La maturità ci prepara a questo, come una sfida, una porta stretta, un rito di passaggio...
Esame di maturità. Ultimo giorno. Prova orale e via di corsa. Finalmente in vacanza.
L’orizzonte visivo di un maturando, alla vigilia della sua prova, coincide con quello di tanti studenti che hanno completato o stanno completando la maturità. Un’estate leggera: mare, amici, lunghe serate, e riposo, tanto riposo. Nessun pensiero, nessun problema. Unico obiettivo: disinnescare il cervello. Certo, e come potrebbe essere altrimenti?
Ho provato a chiedere ad una neodiplomata quale fosse il suo stato d’animo dopo il raggiungimento della “maturità”. Disattendendo le attese, la risposta è di quelle che mai ti aspetteresti: «Adesso comincio ad aver paura». «Come, proprio ora che il peggio è passato, non desideri un po’ di vacanza?». «Sì, certo, anche quella, ma la paura è più forte». «Paura per il futuro, per le scelte universitarie, per le conseguenze che queste avranno sulla mia vita. Paura. Nient’altro».
La bellezza della scuola è anche in queste incertezze, nei dubbi dei ragazzi che occupano lo spazio destinato al divertimento. Non è la determinazione di chi sa già cosa farà, dove inizierà gli studi, a quale direzione tendere il futuro. La bellezza, paradossalmente, è proprio qui. E sono proprio gli inciampi, le storture, gli smarrimenti ad offrire la possibilità di riflettere sul percorso appena concluso e su quello da fare. Nel momento della paura ci si chiede: “Cosa desidero adesso dalla vita? Cosa, io, posso dare alla mia vita?”.
“L’esame di maturità ha delle gambe e ci insegue. Perché avviene? Perché è un uscio che si apre su di una terra ignota, perché sancisce la fine del mondo del figlio-studente e l’inizio del tempo delle scelte che faranno il nostro destino”(Massimo Recalcati, L’ora di lezione). La paura di questa ragazza è la paura di migliaia di ragazzi come lei, studenti che affrontano la loro prova di maturità esponendosi al rischio del fallimento. Ma la paura è anche in quello che sarà all’indomani dell’esame, lì dove inizia l’instabilità avventurosa del mare.

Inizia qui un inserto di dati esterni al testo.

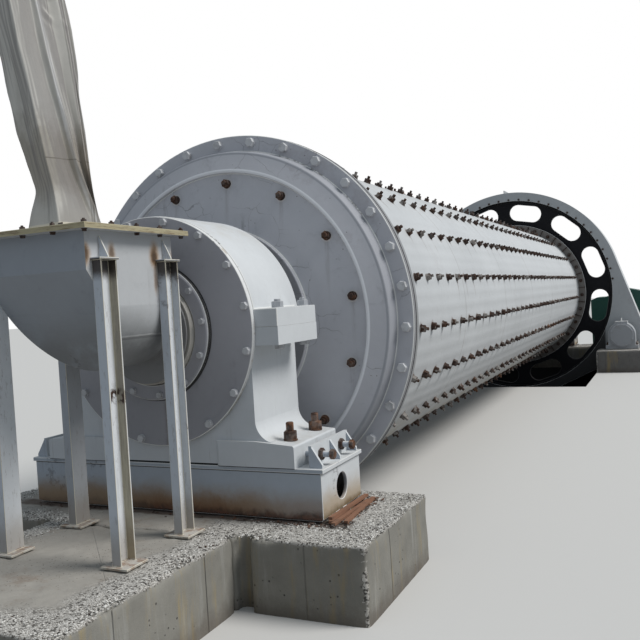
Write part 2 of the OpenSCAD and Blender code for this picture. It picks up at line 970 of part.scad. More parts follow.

È che spesso ci si sente ancora indifesi, impreparati al mondo, si ha paura di uscire dal recinto familiare, da quella che gli psicanalisti definiscono “la certezza della terra dell’infanzia”.
Ma chi ci dice che siamo pronti? Può un giudizio definitivo e immodificabile, scolpito nel nostro curriculum vitae e nella nostra memoria, giudicare la nostra maturità? No, possiamo stare tranquilli: non esiste alcuna Commissione, alcun membro interno, Presidente o membro esterno che sia, che possa giudicarci su questa maturità. Anzi, è proprio l’inesistenza di questa Commissione, non la sua esistenza, che ci angoscia. Ecco che la paura si indirizza verso la nostra libertà e il nostro desiderio che d’improvviso ci appaiono sconfinati e indomabili.
“Un’allieva, chiamata alla cattedra dalla Commissione per sostenere il colloquio d’esame, volse lo sguardo all’amica del cuore chiedendole teneramente: «Vieni anche tu?». Impossibile: la prova di maturità ci separa dai nostri appoggi abituali esponendoci al rischio del fallimento”. C’è un esame degli esami, come dimostra l’esempio qui riportato tratto da Massimo Recalcati (ibidem), in cui siamo tenuti a parlare da soli rompendo lo specchio protettivo della classe. È l’esame della vita in cui nessuno può parlare al nostro posto, venire al nostro fianco, tenerci la mano. La maturità ci prepara a questo, come una sfida, una porta stretta, un rito di passaggio destinato ad affrontare la paura (non certo ad annullarla).